Step 3: Prioritize the Top Five Ideas

Evaluate all ideas using these criteria:
  • Strategic alignment: Does this support the stated objective and product strategy?
  • Potential impact: How significantly could this move the needle on desired outcomes?
  • Feasibility: Can this be built with available resources in a reasonable timeframe?
  • Differentiation: Does this create competitive advantage or unique value?
Collectively rank and select the five strongest ideas for deeper analysis.

Step 4: Detail Each Finalist

For all five prioritized ideas, document:
  • Name and one-sentence description
  • Selection rationale: Why this idea won
  • Key assumptions requiring validation: What needs to be true for this to succeed?
  • Rough implementation approach or complexity level

Output Format


Ideation Session Results Opportunity
  • Product area: [Which product/feature area]
  • Objective: [What we’re trying to achieve]
  • Target segment: [Who we’re building for]
  • Success metric: [How we’ll measure success]
🎯 Top 5 Prioritized Ideas Idea 1: [Name]
  • Description: [One-sentence summary]
  • Rationale: [Why this scored highest]
  • Key assumptions: [What needs to be true]
  • Feasibility: [Quick complexity assessment - Small/Medium/Large]
Idea 2: [Name] [Same structure] Idea 3: [Name] [Same structure] Idea 4: [Name] [Same structure] Idea 5: [Name] [Same structure] Next Steps
  • Validation experiments for top 2 ideas
  • Detailed design exploration
  • Engineering feasibility assessment

Edge Cases

  • Dominant perspective: Ideas from one discipline consistently win.
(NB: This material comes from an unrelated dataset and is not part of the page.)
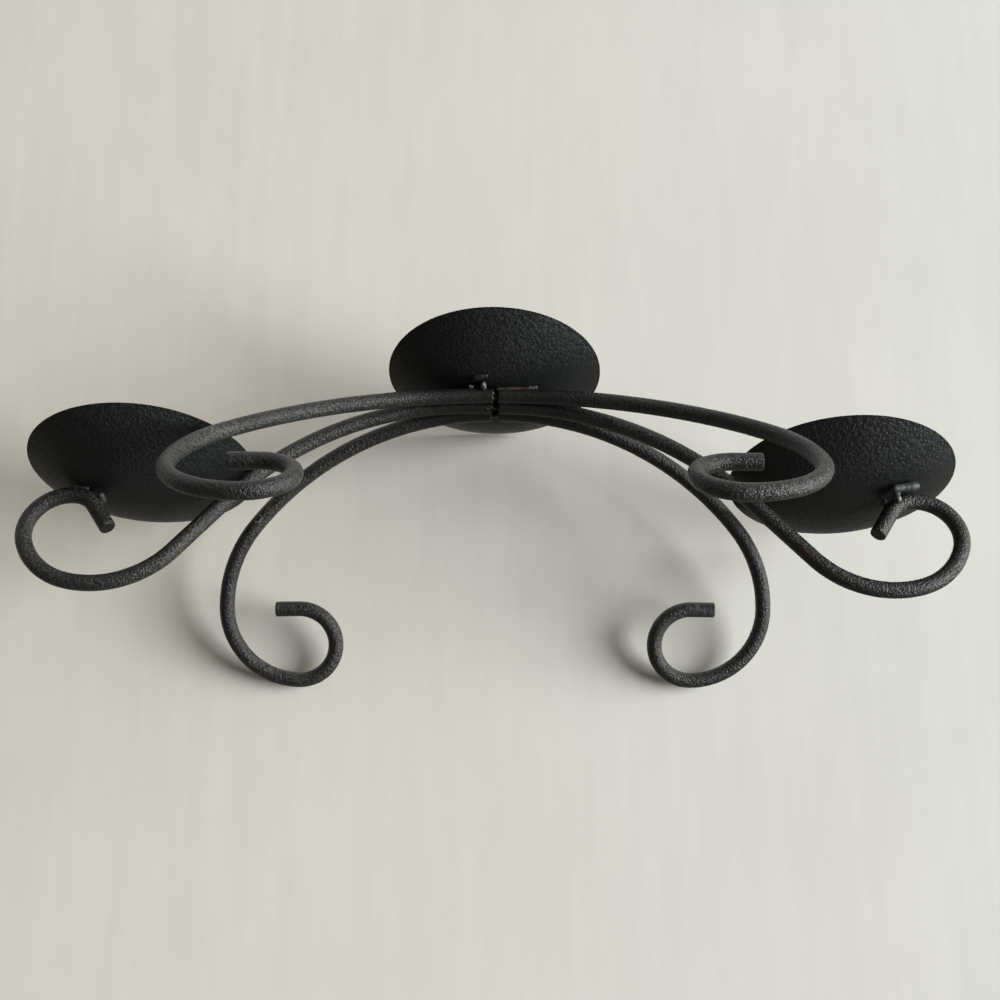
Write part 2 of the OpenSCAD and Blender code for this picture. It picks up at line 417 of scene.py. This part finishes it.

Actively ensure cross-functional perspectives are valued equally.
  • Incremental vs. breakthrough ideas: Designers and engineers may lean radical; PMs often anchor to incremental. Both are valuable for different reasons.
  • Constraint awareness mismatch: Engineers identify barriers others miss; PMs may underestimate effort. Use disagreement as a signal to dig deeper.
  • Missing user research: Ideating without customer insight often produces self-referential ideas. Return to user data to ground prioritization.
  • Revisiting ideas: Good ideas killed in previous rounds may deserve another look if circumstances changed. Maintain an archive.